Throughout the methodology, emphasis was placed on transparency of scope and limitations. The research avoided proprietary client data unless explicitly authorized and focused on describing capability differentials, regional nuances, and practical implications rather than producing quantitative market estimates. This combination of qualitative depth and structured capability assessment yields findings designed to guide strategic decisions and vendor selection.
Concluding the executive summary, the case for disciplined, partnership-oriented category management outsourcing is clear. Organizations that select providers based on measurable outcomes, technological interoperability, and a phased implementation approach will be better positioned to navigate supply chain disruption, tariff-induced cost pressures, and shifting shopper expectations. The most successful engagements balance internal stewardship of strategic direction with delegated executional rigor, enabling companies to focus internal resources on higher-value activities while outsourcing repeatable, specialist tasks.

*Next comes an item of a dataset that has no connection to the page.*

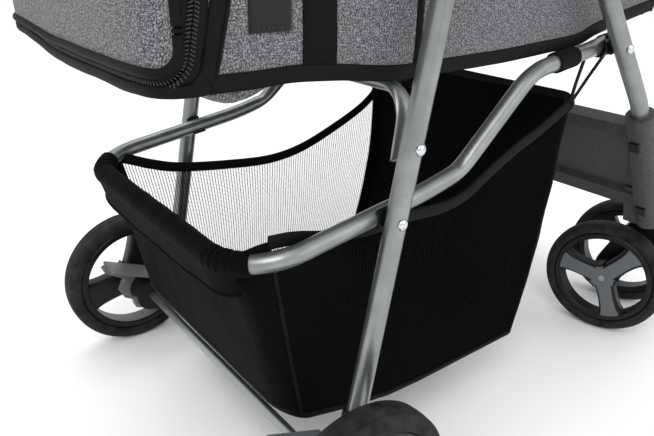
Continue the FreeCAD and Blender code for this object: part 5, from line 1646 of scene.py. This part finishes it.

Leaders should treat outsourcing as a strategic choice rather than a purely cost-driven decision, emphasizing the need to align contract models and governance with desired outcomes. Whether the imperative is to optimize promotional ROI, refine assortment to reflect local preferences, or rapidly implement planogram changes, the right partnership model can accelerate capability building and drive consistent commercial improvements. Ultimately, the decision to outsource should be informed by the organization's digital maturity, tolerance for change, and willingness to hold partners accountable to transparent, data-driven performance measures.